Mastering Error Handling and Retry Logic
Networks fail, servers experience downtime, and rate limits get exceeded. A resilient web application anticipates these failures and handles them gracefully. Proper error handling ensures that temporary glitches do not result in permanently lost communications.
Implement Smart Retries
When your application attempts to send an email, the API might return an error code. You must differentiate between temporary errors (like a 429 Too Many Requests status) and permanent errors (like a 401 Unauthorized status).
For temporary errors, implement an exponential backoff retry strategy. This means your application waits a short time before retrying, and then gradually increases the wait time for subsequent attempts. This prevents your server from hammering the API during an outage. If you encounter a permanent error, log it immediately and alert your development team rather than retrying blindly.

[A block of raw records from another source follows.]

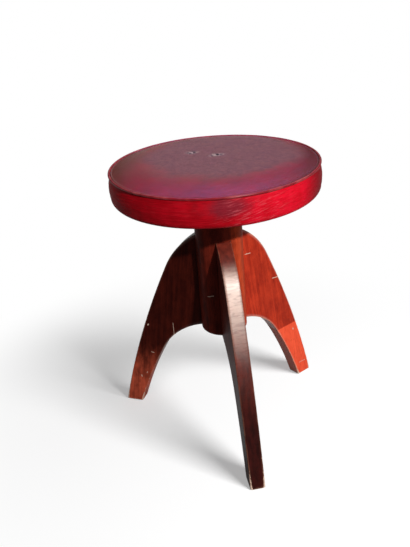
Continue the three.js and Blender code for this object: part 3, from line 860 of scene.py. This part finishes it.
def soft_waves(seed, angle, across, count, longest):
    """A sum of waves of random direction and phase, sin(k . p + c) / sqrt(count), on flat places
    p = across (cos a, sin a)."""
    rng = np.random.default_rng(seed)
    spot = np.stack([across * np.cos(angle), across * np.sin(angle)], -1)
    heading = rng.uniform(0, 2 * math.pi, count)
    waves = 2 * math.pi / (longest * rng.uniform(0.45, 1, count))
    vectors = np.stack([waves * np.cos(heading), waves * np.sin(heading)])
    return np.sin(spot @ vectors + rng.uniform(0, 2 * math.pi, count)).sum(-1) / math.sqrt(count)


def leather_top_grid(columns):
    """The hide's upper face by radius and angle: nearly level to 108 mm, then falling by 8.2 mm t^2.2
    to the seam, with slow hollows. It rolls down behind the welt on a round of 1.7 mm, and puckers by
    the stitches as exp(-(R - r) / 3 mm)."""
    radii = np.concatenate([np.linspace(0, 0.105, 34), np.linspace(0.107, 0.1637, 44)])
    roll = quarter_round((0.1632, 0.4892), 0.0017, 66, 0, 5)
    angles, across = np.meshgrid(round_angles(columns), radii)
    hollows = soft_waves(5, angles, across, 9, 0.11) * np.clip((0.165 - across) / 0.03, 0, 1)
    stitches = np.cos(104 * angles + 1.3 * np.sin(5 * angles) + 0.9 * np.sin(11 * angles + 1))
    strength = 0.6 + 0.4 * np.sin(3 * angles + 2) * np.sin(7 * angles)
    pucker = np.exp((across - 0.1637) / 0.003) * stitches * strength
    steep = np.clip((across - level_radius) / 0.0557, 0, 1) ** 2.2
    fall = 0.0006 * (across / level_radius) ** 2 + 0.0082 * steep
    height = top_seam_height + crown_rise - np.minimum(fall, crown_rise - 0.0001)
    height = height + 0.0003 * (hollows - 1) + 0.0001 * (pucker - 1)
    edge = turned(np.vstack([roll, [(0.1649, 0.4883)]]), columns)
    return np.concatenate([polar(across, angles, height), edge])


def walled(made, thickness):
    """Gives a sheet its thickness on its inner side."""
    solid = made.modifiers.new("hide", "SOLIDIFY")
    solid.thickness, solid.offset = thickness, -1
    solid.use_rim = True


def dry_scuff(f, place, centre, reach):
    """The share of wear in an irregular spot about a centre, wider along X than along Y."""
    away = f.vector("LENGTH", f.vector("MULTIPLY", f.vector("SUBTRACT", place, centre), (1, 1.5, 1)))
    ragged = f.noise(place, 260, 4, 0.65)
    return 1 - f.rise(away + (ragged - 0.5) * reach * 2.4, 0.35 * reach, reach)


f = Finish("top_hide")
place = f.place()
pebble = f.cells(place, 900)
speckle = f.noise(place, 430, 3, 0.7)
clouds = f.noise(place, 16, 4, 0.6)
mottle = f.noise(place, 90, 4, 0.65)
creases = f.cells(f.vector("ADD", place, (0.3, 0.2, 0)), 60)
tone = f.rise(clouds * 0.5 + mottle * 0.25 + speckle * 0.25, 0.34, 0.66)
colour = f.mix(tone, (0.14, 0.002, 0.006), (0.28, 0.006, 0.014))
# Towards the left end the hide is browner and darker: a brown tint, with painted shade.
leftward = f.vector("DOT_PRODUCT", place, (-0.95, 0.3, 0))
colour = f.mix(f.rise(leftward, 0.10, 0.15) * 0.85, colour, (0.125, 0.024, 0.011))
# Towards the right end the hide is darker: painted shade.
rightward = f.vector("DOT_PRODUCT", place, (0.95, -0.3, 0))
colour = f.mix(f.rise(rightward, 0.12, 0.155) * 0.75, colour, (0.065, 0.002, 0.004))
away = f.vector("DISTANCE", place, (0.020, 0.018, 0.4998))
dusty = 1 - f.rise(away + (clouds - 0.5) * 0.05 + (mottle - 0.5) * 0.02, 0.106, 0.142)
grime = f.rise(mottle * 0.4 + speckle * 0.6, 0.38, 0.62)
colour = f.mix(dusty * 0.92, colour, f.mix(grime, (0.100, 0.026, 0.026), (0.215, 0.085, 0.076)))
fold = (1 - f.rise(creases, 0.0, 0.04)) * f.rise(mottle, 0.45, 0.7)
colour = f.mix(fold * 0.35, colour, (0.06, 0.008, 0.010))
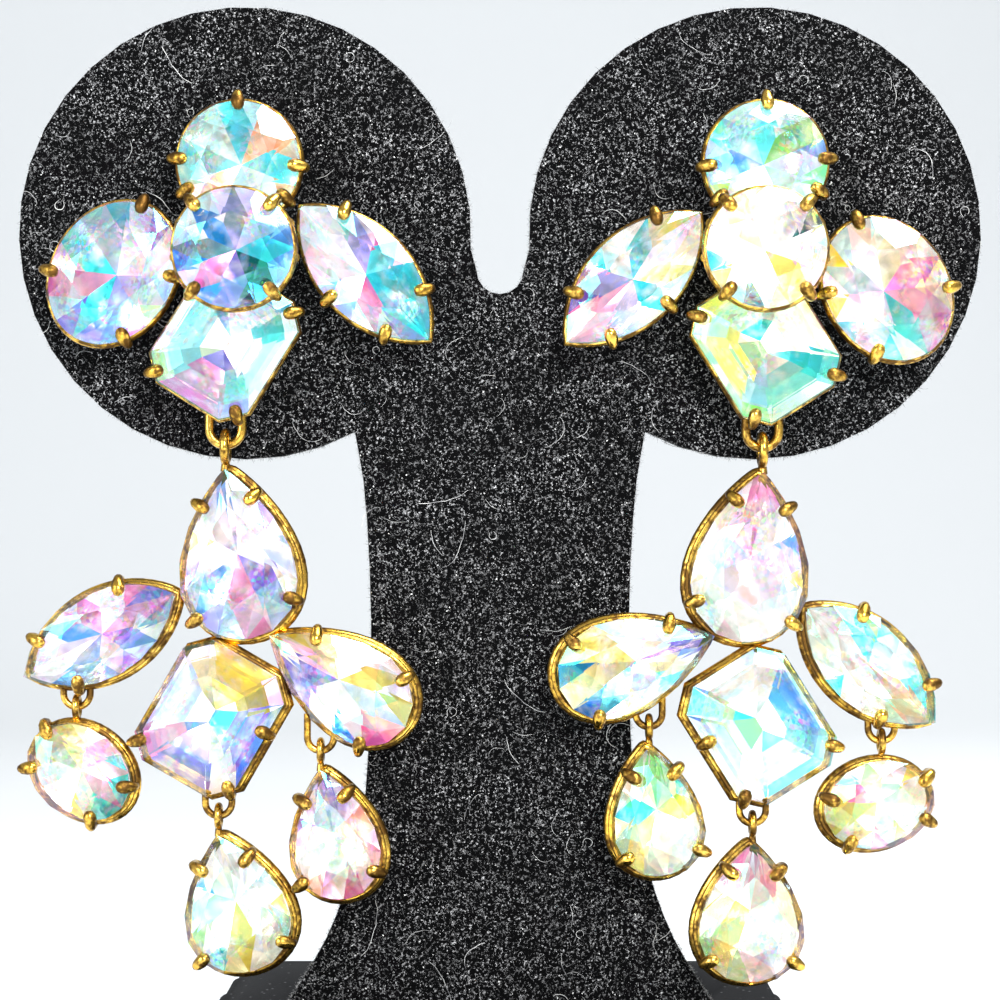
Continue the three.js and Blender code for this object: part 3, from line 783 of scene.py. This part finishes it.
# Share of the width at the tips of a brilliant's lower facets, and share of the length beyond
# the width that half a step cut's keel takes
LOWER_SHARE = 0.46
KEEL_SHARE = 0.3


def facet_heights(stone, settings):
    """Heights of the girdle's upper edge, the table and the culet."""
    band = settings.girdle / 2
    crown = CROWN_SHARE * stone.wide
    depth = PAVILION_SHARE * stone.wide
    return band, band + crown, -depth


def brilliant_faces(stone, settings):
    """Facets of a round, oval, pear or marquise brilliant, as (points, is foiled)."""
    rim = stone.outline(settings.sides, settings.shrink)
    mains = settings.sides // 2
    band, top, culet = facet_heights(stone, settings)
    chord = math.cos(math.pi / mains)
    star_height = band + (1 - settings.star * chord) * (top - band) / (1 - settings.table)
    low_height = culet + LOWER_SHARE * chord * (-band - culet)

    def at(k, scale, height):
        point = rim[k % settings.sides]
        return Vector((point.x * scale, point.y * scale, height))

    table = [at(2 * i, settings.table, top) for i in range(mains)]
    star = [at(2 * i + 1, settings.star, star_height) for i in range(mains)]
    upper = [at(k, 1.0, band) for k in range(settings.sides)]
    lower = [at(k, 1.0, -band) for k in range(settings.sides)]
    deep = [at(2 * i + 1, LOWER_SHARE, low_height) for i in range(mains)]
    point = Vector((0, 0, culet))
    faces = [(table, False)]
    for i in range(mains):
        after = (i + 1) % mains
        here, middle, there = 2 * i, 2 * i + 1, (2 * i + 2) % settings.sides
        faces += [
            ([table[i], star[i], table[after]], False),
            ([table[i], star[i - 1], upper[here], star[i]], False),
            ([star[i], upper[here], upper[middle]], False),
            ([star[i], upper[middle], upper[there]], False),
            ([upper[here], lower[here], lower[middle], upper[middle]], False),
            ([upper[middle], lower[middle], lower[there], upper[there]], False),
            ([lower[here], deep[i - 1], point, deep[i]], True),
            ([lower[here], deep[i], lower[middle]], True),
            ([lower[middle], deep[i], lower[there]], True),
        ]
    return faces


def step_faces(stone, settings):
    """Facets of an octagon step cut, as (points, is foiled)."""
    rim = stone.outline(8, settings.shrink)
    band, top, culet = facet_heights(stone, settings)
    crown = [(settings.table, top), (0.79, band + 0.58 * (top - band)), (1.0, band), (1.0, -band)]
    pavilion = [(1.0, -band), (0.70, 0.48 * culet), (0.36, 0.80 * culet)]

    def ring(scale, height):
        return [Vector((p.x * scale, p.y * scale, height)) for p in rim]

    faces = [(ring(*crown[0]), False)]
    for foiled, steps in ((False, crown), (True, pavilion)):
        rings = [ring(*step) for step in steps]
        for above, below in zip(rings, rings[1:]):
            for i in range(8):
                after = (i + 1) % 8
                faces.append(([above[i], below[i], below[after], above[after]], foiled))
    keel = (stone.long - stone.wide) * KEEL_SHARE
    ends = [Vector((keel, 0, culet)), Vector((-keel, 0, culet))]
    last = ring(*pavilion[-1])
    for i in range(8):
        after = (i + 1) % 8
        tips = [ends[0] if last[k].x > 0 else ends[1] for k in (i, after)]
        corners = [last[i]] + ([tips[0]] if tips[0] == tips[1] else tips) + [last[after]]
        faces.append((corners, True))
    return faces


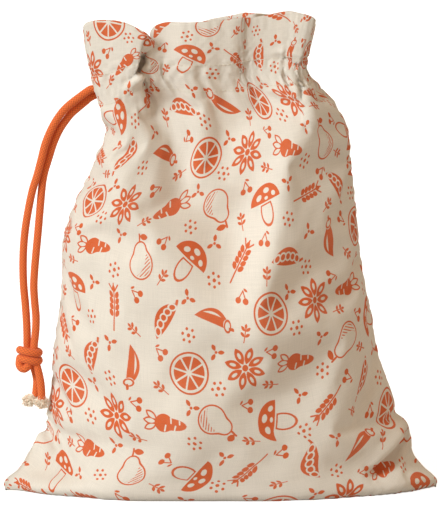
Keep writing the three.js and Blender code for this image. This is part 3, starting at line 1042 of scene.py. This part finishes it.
def star(place):
    """A star-shaped spice: eight pointed pods, each with a seed showing."""
    spot = place.fanned(8).turned(-90)
    pod = spot.leaf(0, 6.1, 8.6, 3.9)
    seed = spot.oval(0, 6.3, 0.72, 1.6)
    return pod.most(-seed).least(place.disc(0, 0, 1.5))


def chilli(place):
    """A curved chilli pepper with its cap and stalk."""
    spot = place.moved(-0.4, -0.8).bent(0.032)
    fruit = spot.turned(90).leaf(0, 0, 19.6, 6.6)
    glint = spot.turned(90).leaf(1, 1.4, 9.4, 1.1)
    cap = spot.oval(7.8, 0, 1.7, 2.3).line().least(spot.stroke(9.2, 0, 10.9, 1.4, 1.2))
    return fruit.most(-glint).most(-spot.disc(7.8, 0, 2.5)).least(cap)


def mill_seeds(place):
    """Small filler: three drop-shaped seeds round a dot."""
    spot = place.fanned(3).turned(-90)
    return spot.leaf(0, 2.6, 3.4, 1.9).least(place.disc(0, 0, 0.7))


def berries(place):
    """Small filler: two round berries on a forked stalk."""
    half = place.mirrored()
    fruit = half.disc(1.9, -1.5, 1.45).least(half.stroke(1.9, -1, 0, 3, 0.6))
    return fruit.least(place.leaf(1.3, 3.4, 2.6, 1.1, 60))


def peppercorns(place):
    """Small filler: six dots in a loose ring round one."""
    return place.fanned(6).disc(3, 0.3, 0.72).least(place.disc(0.2, 0, 0.9))


def sprig(place):
    """Small filler: a twig with four little leaves."""
    half = place.mirrored()
    leaves = half.repeated(2.6, 0, 1).leaf(1.2, 0.4, 2.8, 1.4, -45)
    return leaves.least(place.stroke(0, -3.4, 0, 3.4, 0.5)).least(place.leaf(0, 4.2, 2.4, 1.2))


MOTIFS = [wheat, citrus, pear, pea_pod, star, mushroom, chilli, carrot]
FILLERS = [mill_seeds, berries]
SPRINKLES = [peppercorns, sprig]


def new_group(name, inputs, outputs):
    """A shader node group with named inputs and outputs, and its two end nodes."""
    tree = bpy.data.node_groups.new(name, "ShaderNodeTree")
    for label, kind, value in inputs:
        socket = tree.interface.new_socket(label, in_out="INPUT", socket_type=kind)
        if value is not None:
            socket.default_value = value
    for label, kind in outputs:
        tree.interface.new_socket(label, in_out="OUTPUT", socket_type=kind)
    return tree, tree.nodes.new("NodeGroupInput"), tree.nodes.new("NodeGroupOutput")


def use_group(tree, group, **values):
    node = tree.nodes.new("ShaderNodeGroup")
    node.node_tree = group
    for label, value in values.items():
        socket = node.inputs[label.replace("_", " ")]
        if isinstance(value, bpy.types.NodeSocket):
            tree.links.new(value, socket)
        else:
            socket.default_value = value
    return node


def motif_group(draw):
    """One motif of the print: how far a place is outside its ink, in millimetres."""
    tree, given, result = new_group(
        "motif " + draw.__name__.replace("_", " "), [("Place", "NodeSocketVector", None)],
        [("Distance", "NodeSocketFloat")])
    distance = draw(Place(tree, given.outputs["Place"]))
    tree.links.new(distance.socket, result.inputs["Distance"])
    return tree


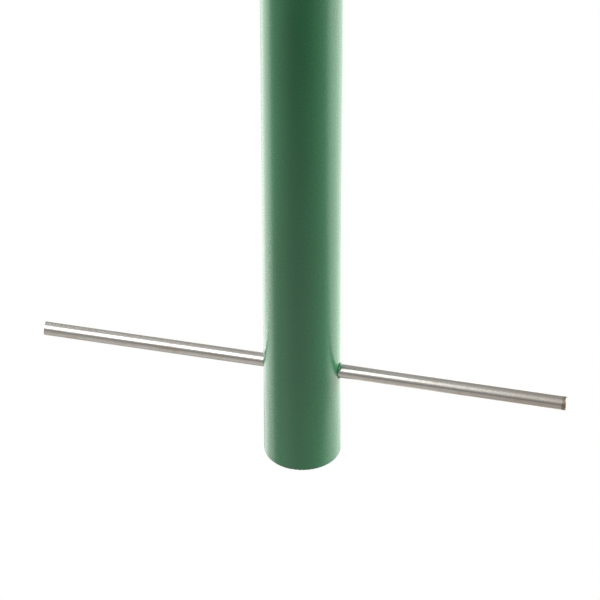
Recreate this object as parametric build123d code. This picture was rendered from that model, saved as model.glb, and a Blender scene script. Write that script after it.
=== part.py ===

Monitor Webhooks for Bounces
Sending an email successfully to the API does not mean it reached the user. The receiving mail server might reject the message, resulting in a bounce. Hard bounces happen when an email address does not exist, while soft bounces occur when an inbox is full.
Configure webhooks provided by your email API service to listen for these bounce events. When you receive a hard bounce notification, automatically flag or remove that email address from your database. Continuing to send messages to invalid addresses will severely damage your domain reputation and hurt your overall deliverability.
Designing for Scalability
As your user base grows, your email volume will inevitably increase. An architecture that works perfectly for a hundred users might collapse under the weight of a hundred thousand. You must design your email integration to scale seamlessly alongside your business.
Decouple Email Sending
Never block your main application thread while waiting for an email API to respond. If the API experiences latency, your users will experience a slow, unresponsive interface. Instead, decouple the email sending process using background jobs or message queues.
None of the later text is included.